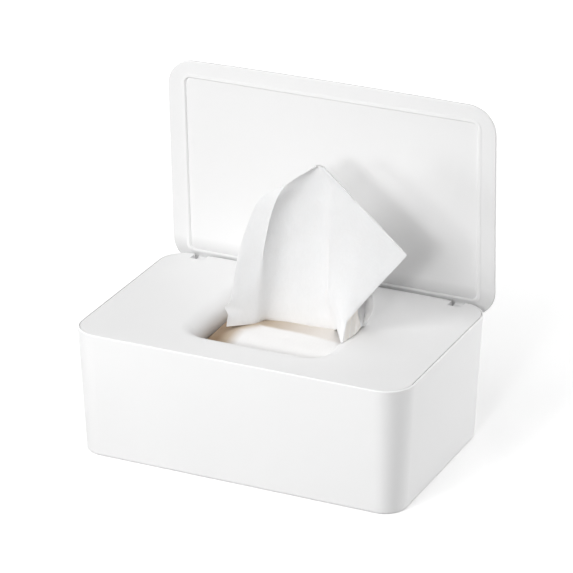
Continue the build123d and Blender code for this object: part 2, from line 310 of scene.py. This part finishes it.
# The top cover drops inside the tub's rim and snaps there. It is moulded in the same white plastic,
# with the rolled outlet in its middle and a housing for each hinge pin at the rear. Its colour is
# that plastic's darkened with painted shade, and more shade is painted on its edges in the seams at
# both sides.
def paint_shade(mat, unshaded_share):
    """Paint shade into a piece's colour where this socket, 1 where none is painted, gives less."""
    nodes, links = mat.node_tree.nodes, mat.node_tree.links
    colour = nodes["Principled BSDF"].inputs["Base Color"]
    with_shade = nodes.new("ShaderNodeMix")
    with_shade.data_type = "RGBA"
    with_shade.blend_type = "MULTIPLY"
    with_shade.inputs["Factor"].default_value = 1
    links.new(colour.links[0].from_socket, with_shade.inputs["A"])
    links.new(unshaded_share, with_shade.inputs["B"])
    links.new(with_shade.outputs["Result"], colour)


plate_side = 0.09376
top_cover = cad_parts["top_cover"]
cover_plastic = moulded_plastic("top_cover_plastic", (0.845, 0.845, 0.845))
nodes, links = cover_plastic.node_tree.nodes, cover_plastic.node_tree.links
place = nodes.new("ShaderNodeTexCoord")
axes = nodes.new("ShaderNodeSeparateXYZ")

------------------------

▶ _Goal of the exercise_: Using the listing above, reproduce each line without omission.

▶ _Final answer_:
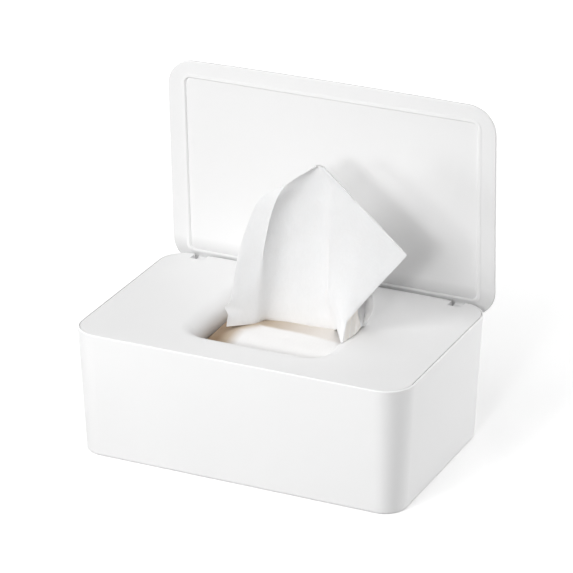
Continue the build123d and Blender code for this object: part 2, from line 310 of scene.py. This part finishes it.
# The top cover drops inside the tub's rim and snaps there. It is moulded in the same white plastic,
# with the rolled outlet in its middle and a housing for each hinge pin at the rear. Its colour is
# that plastic's darkened with painted shade, and more shade is painted on its edges in the seams at
# both sides.
def paint_shade(mat, unshaded_share):
    """Paint shade into a piece's colour where this socket, 1 where none is painted, gives less."""
    nodes, links = mat.node_tree.nodes, mat.node_tree.links
    colour = nodes["Principled BSDF"].inputs["Base Color"]
    with_shade = nodes.new("ShaderNodeMix")
    with_shade.data_type = "RGBA"
    with_shade.blend_type = "MULTIPLY"
    with_shade.inputs["Factor"].default_value = 1
    links.new(colour.links[0].from_socket, with_shade.inputs["A"])
    links.new(unshaded_share, with_shade.inputs["B"])
    links.new(with_shade.outputs["Result"], colour)


plate_side = 0.09376
top_cover = cad_parts["top_cover"]
cover_plastic = moulded_plastic("top_cover_plastic", (0.845, 0.845, 0.845))
nodes, links = cover_plastic.node_tree.nodes, cover_plastic.node_tree.links
place = nodes.new("ShaderNodeTexCoord")
axes = nodes.new("ShaderNodeSeparateXYZ")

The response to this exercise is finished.